Gordon also gives much credit — too much credit — to Franklin
Roosevelt and the New Deal. He writes, “[W]hile many of the New
Deal programs were unsuccessful and many of its economic principles
shortsighted, in its totality it was an enormous success. The
country since the New Deal has been a far richer, far more
economically secure, far more just society.” Yes, but is that due
to the New Deal? It did bring about some important and successful
measures, such as the FDIC and rural electrification, but just how
successful was a New Deal that presided over a moderate recovery
from 1933 to 1937 that then relapsed into a new “recession” that
took unemployment from the “low” of 12% for 1937 back up to nearly
19% in 1938? Gordon admits that, ultimately, it was not the New
Deal that brought back prosperity to the American economy, but the
massive demand caused by World War II (which, fortunately, was not
fought, for the most part, on U.S. soil). Nonetheless, Gordon’s
narrative on the Great Depression is lucid and instructive.

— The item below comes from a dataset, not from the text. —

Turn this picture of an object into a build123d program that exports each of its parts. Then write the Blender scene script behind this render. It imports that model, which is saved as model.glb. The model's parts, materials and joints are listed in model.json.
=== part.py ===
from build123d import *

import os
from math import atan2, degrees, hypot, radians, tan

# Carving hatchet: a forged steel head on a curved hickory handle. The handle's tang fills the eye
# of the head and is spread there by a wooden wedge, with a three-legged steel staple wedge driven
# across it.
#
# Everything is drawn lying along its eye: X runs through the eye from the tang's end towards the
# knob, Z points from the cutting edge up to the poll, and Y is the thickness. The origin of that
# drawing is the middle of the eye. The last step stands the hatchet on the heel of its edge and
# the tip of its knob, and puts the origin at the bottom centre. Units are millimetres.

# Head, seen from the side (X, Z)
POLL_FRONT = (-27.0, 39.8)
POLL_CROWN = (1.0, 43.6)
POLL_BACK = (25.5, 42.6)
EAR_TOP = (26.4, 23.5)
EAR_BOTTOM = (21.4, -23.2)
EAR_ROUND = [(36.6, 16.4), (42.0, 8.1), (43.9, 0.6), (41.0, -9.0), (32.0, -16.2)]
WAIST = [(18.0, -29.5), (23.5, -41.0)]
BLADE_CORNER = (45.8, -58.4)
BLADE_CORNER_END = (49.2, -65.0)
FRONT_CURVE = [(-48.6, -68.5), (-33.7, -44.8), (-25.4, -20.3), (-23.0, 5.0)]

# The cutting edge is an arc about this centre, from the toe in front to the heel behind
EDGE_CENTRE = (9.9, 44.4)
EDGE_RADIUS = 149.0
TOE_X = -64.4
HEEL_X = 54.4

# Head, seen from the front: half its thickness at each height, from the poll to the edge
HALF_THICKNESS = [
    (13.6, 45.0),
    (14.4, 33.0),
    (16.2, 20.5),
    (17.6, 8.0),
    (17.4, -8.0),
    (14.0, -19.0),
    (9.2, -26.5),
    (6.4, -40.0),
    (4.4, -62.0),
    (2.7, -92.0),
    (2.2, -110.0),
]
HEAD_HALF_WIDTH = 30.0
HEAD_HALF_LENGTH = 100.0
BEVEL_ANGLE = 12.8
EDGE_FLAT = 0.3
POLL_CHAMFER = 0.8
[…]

The “Great Society” of Lyndon Johnson and the Keynesianism
run-amok that characterized government policy during much of the
1960s and 1970s gets a far more critical appraisal. But the
American economy — and the American entrepreneur — was proven yet
again more durable than bad economic policy, and by the 1980s, as
the Reagan administration rolled back tax rates on both income and
capital and continued a trend started at the end of the Carter
years of (mostly) well-crafted deregulation, the engine of economic
growth re-ignited. The amount of money raised by the venture
capital industry exploded from just $39 million in 1977 to $1.3
billion in 1981. And yet again, the American economy is riding a
wave of transformation, this time sparked by the personal computer
and the Internet.
The history of the American economy is one of great transitions
and transformations, and of great men and women of drive,
adventure, and genius. It is truly epic. And An Empire of
Wealth tells it extraordinarily well.